:: DATA FOR THIS TASK

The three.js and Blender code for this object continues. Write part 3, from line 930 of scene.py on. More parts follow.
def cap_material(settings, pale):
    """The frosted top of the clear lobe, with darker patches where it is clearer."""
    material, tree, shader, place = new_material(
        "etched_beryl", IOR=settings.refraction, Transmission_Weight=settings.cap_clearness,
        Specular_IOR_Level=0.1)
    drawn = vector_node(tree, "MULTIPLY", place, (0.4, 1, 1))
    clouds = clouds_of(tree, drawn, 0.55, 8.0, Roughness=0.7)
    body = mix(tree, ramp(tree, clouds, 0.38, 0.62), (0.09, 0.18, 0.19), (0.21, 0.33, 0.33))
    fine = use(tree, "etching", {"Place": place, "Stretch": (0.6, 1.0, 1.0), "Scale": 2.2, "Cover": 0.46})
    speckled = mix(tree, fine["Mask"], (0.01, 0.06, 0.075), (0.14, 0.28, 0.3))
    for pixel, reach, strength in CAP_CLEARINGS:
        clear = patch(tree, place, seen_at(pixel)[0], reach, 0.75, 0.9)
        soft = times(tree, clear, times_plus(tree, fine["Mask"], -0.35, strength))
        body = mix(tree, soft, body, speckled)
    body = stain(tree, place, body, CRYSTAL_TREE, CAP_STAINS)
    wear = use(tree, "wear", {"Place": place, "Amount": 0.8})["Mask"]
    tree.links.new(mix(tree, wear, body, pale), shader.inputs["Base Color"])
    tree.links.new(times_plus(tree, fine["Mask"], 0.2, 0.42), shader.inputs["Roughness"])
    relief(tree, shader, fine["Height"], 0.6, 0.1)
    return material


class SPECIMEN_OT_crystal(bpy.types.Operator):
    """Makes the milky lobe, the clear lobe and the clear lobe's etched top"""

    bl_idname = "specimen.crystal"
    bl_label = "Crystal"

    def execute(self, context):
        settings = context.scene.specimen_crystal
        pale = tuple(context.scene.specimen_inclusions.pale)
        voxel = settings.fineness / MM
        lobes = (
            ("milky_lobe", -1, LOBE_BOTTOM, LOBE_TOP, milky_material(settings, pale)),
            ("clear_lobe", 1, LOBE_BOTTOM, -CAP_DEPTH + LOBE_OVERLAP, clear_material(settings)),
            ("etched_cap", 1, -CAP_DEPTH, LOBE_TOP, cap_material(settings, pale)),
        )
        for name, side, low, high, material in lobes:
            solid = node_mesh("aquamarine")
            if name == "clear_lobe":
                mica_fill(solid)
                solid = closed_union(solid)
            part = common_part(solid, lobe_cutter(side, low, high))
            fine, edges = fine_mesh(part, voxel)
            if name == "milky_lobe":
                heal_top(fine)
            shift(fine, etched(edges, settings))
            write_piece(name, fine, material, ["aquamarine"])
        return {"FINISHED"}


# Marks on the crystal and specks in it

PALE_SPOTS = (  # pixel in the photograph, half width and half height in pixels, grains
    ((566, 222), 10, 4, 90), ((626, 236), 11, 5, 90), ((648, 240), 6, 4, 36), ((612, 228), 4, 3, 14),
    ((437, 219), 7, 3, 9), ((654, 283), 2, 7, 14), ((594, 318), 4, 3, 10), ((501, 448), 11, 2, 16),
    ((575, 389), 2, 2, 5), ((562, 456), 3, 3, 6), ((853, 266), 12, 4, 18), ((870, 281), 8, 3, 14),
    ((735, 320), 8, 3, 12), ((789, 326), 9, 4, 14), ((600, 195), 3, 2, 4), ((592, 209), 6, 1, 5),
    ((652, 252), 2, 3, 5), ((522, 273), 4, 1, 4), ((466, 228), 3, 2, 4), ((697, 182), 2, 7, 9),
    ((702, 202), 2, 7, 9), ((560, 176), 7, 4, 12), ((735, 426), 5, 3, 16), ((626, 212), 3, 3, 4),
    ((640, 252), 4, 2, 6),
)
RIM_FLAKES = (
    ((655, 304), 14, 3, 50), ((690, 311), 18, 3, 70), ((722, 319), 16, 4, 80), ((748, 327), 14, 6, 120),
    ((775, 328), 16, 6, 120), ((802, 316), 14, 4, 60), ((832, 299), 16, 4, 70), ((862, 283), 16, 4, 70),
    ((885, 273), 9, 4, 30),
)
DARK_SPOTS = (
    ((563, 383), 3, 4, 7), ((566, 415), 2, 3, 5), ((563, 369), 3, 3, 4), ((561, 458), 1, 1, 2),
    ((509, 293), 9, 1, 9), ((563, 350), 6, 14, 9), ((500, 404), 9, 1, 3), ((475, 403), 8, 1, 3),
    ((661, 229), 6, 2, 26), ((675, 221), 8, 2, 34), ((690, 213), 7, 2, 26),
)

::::
:: DATA FOR THIS TASK

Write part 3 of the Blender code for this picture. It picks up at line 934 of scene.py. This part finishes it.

::::

THE PROBLEM:
Using the records above, pull out each line where the word "part" occurs.

RESULT:
The three.js and Blender code for this object continues. Write part 3, from line 930 of scene.py on. More parts follow.
            part = common_part(solid, lobe_cutter(side, low, high))
            fine, edges = fine_mesh(part, voxel)
Write part 3 of the Blender code for this picture. It picks up at line 934 of scene.py. This part finishes it.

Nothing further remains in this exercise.